Le cinéaste entend bien nous perturber et c’est le cas dès la toute première séquence. Birdman ouvre ainsi avec un homme de dos qui semble assis, mais qui lévite en fait au-dessus du sol. Est-il en train de rêver, ne s’agit-il que d’une projection, ou bien est-il vraiment en lévitation ? Le film ne répond pas à cette question et il ne faut pas espérer plus de réponses par la suite. Alejandro González Iñárritu prend un malin plaisir, pendant toute la durée du film, pour brouiller les pistes entre réalisme et fantastique. D’un côté, on a une plongée brutale et passionnante dans les coulisses d’un théâtre de Broadway ainsi que dans la vie d’un acteur qui a connu la gloire par le passé et qui peine à retrouver ce qui a fait son succès. D’un autre côté, on a cette étrange voix grave qui semble parler en permanence au personnage et on a aussi des pointes de fantastique tout au long du film. Le personnage peut visiblement déplacer des objets sans les toucher et plus tard on le voit en train de voler. Mais le voit-on vraiment ainsi, ou bien ne s’agit-il que de projections de son esprit ? Birdman ne tranche jamais vraiment et on reste ainsi à l’équilibre entre les deux positions, sans jamais savoir trop à quoi s’en tenir. À cet égard, le choix du plan-séquence est bien trouvé pour renforcer ce côté étrange : le film perd en réalisme, d’autant que le réalisateur triche un petit peu avec cette forme, notamment en jouant assez librement sur le temps. On ne sait jamais trop quand et où on est, on passe d’une répétition privée à une générale l’air de rien et on se perd dans le dédale de couloirs du théâtre. Le sentiment de labyrinthe est parfaitement rendu par ce choix et Alejandro González Iñárritu ne simplifie pas son cinéma en définitive, mais trouve un autre angle.

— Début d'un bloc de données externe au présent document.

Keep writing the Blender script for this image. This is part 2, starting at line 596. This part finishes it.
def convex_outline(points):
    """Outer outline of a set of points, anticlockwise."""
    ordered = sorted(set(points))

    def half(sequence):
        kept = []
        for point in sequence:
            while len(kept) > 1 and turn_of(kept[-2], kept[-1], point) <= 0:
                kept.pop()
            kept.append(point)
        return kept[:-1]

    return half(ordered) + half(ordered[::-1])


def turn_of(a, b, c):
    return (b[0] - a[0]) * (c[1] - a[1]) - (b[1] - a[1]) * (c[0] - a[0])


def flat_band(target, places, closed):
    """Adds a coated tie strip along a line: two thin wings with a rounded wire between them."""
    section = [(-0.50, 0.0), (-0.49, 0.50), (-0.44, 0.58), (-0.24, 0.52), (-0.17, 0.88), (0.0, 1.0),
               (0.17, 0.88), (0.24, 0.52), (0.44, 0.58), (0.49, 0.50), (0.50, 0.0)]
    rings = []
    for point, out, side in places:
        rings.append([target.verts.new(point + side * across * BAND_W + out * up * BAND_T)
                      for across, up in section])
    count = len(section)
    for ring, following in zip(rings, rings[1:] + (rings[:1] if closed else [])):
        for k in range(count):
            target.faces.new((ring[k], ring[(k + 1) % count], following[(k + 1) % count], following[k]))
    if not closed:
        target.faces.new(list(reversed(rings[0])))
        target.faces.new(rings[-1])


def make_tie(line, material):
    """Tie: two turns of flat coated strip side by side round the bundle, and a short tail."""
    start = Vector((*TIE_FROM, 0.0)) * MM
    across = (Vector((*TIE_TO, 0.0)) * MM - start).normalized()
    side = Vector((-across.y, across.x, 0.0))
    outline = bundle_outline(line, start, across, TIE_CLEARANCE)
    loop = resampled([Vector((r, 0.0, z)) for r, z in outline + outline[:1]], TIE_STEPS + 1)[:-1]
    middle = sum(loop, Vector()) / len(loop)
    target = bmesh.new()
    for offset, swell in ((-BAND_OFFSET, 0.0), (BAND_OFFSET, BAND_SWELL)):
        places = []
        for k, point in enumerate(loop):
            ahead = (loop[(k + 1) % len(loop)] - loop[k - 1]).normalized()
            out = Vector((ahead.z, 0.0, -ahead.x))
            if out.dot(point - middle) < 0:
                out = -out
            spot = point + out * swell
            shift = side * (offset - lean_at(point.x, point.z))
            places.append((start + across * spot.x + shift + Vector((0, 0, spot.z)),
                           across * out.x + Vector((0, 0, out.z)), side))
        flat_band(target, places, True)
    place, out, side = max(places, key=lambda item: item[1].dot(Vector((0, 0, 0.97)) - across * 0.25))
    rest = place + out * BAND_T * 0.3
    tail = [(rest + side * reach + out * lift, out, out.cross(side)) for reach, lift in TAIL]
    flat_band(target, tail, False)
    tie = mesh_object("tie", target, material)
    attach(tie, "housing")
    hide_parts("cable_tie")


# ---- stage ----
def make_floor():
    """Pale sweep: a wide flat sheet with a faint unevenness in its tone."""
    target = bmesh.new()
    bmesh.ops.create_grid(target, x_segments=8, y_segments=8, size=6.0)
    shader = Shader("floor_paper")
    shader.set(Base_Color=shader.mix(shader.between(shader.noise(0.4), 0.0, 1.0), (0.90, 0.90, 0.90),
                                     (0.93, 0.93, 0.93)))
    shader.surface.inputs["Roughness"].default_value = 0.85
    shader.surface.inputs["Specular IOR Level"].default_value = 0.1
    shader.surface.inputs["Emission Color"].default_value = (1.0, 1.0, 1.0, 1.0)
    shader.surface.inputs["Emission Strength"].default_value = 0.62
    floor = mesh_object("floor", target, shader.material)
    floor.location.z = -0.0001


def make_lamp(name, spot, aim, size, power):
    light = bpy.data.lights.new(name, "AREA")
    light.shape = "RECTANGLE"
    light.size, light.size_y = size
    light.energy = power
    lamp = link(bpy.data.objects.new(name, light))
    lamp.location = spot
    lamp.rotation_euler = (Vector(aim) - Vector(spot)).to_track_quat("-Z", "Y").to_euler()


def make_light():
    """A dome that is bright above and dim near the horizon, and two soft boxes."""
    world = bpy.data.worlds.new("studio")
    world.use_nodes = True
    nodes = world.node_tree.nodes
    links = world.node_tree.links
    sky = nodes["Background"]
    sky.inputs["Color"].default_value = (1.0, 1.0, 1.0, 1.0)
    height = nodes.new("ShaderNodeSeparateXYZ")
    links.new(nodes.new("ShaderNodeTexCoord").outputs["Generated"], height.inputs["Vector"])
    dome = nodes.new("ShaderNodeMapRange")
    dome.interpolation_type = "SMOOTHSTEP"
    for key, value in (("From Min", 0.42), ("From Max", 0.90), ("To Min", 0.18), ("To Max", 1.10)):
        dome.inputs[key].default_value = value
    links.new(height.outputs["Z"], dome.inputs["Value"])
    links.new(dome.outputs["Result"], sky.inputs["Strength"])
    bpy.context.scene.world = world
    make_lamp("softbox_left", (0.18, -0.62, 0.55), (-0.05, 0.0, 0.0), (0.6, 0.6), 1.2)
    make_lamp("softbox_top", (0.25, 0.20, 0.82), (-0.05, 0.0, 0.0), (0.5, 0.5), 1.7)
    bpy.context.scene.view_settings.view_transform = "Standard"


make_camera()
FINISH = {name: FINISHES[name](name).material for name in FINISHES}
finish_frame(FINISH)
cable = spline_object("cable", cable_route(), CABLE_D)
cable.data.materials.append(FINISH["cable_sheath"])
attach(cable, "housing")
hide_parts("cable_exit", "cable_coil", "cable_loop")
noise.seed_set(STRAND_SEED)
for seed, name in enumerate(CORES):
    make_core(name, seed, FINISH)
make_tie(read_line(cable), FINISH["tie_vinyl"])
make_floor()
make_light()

Birdman raconte aussi l’histoire d’un acteur que tout le monde a associé à un rôle, mais qui n’a rien fait depuis. De manière assez ironique, Alejandro González Iñárritu a choisi Michael Keaton pour incarner Riggan Thomson et l’acteur et le personnage ont de nombreux points en communs. Tous deux ont connu la gloire dans les années 1990 grâce à un personnage de comics. Dans le film, le personnage est encore plus identifié à ce premier rôle, mais on imagine que l’acteur s’est retrouvé dans ces scènes où tous ceux qui le reconnaissent associent systématiquement Riggan à son rôle de Birman. Ou bien celle où, interrogé pour sa nouvelle pièce, l’acteur dans le film est en fait constamment questionné sur ce rôle qui lui a apporté gloire et argent, mais qui l’a quelque peu enfermé. Birdman joue ainsi la carte du métafilm au maximum et il n’est pas difficile d’imaginer que le cinéaste s’est inspiré de sa propre expérience et de sa proximité avec bon nombre d’acteurs pour écrire son scénario. Certaines scènes sont ainsi troublantes par leur réalisme, tandis que le film n’est, dans l’ensemble, guère reluisant pour les acteurs. Entre anciennes stars de Hollywood qui viennent « se recycler » à Broadway et acteurs théâtraux qui ont une extrême opinion d’eux-mêmes, le portrait dressé par Alejandro González Iñárritu n’est pas vraiment positif. C’est une plongée froide et par moment cruelle, mais aussi parfois assez drôle, dans cet univers qui fait tant rêver et Birdman est passionnant à ce titre. La fin, que l’on ne révélera pas naturellement, est même à cet égard poignante et on sort de la salle avec un sentiment étrange et mélancolique. L’excellente bande originale, écrite par le batteur Antonio Sánchez et presque uniquement composée de batterie, renforce ce sentiment et elle fait beaucoup pour composer une ambiance mystérieuse.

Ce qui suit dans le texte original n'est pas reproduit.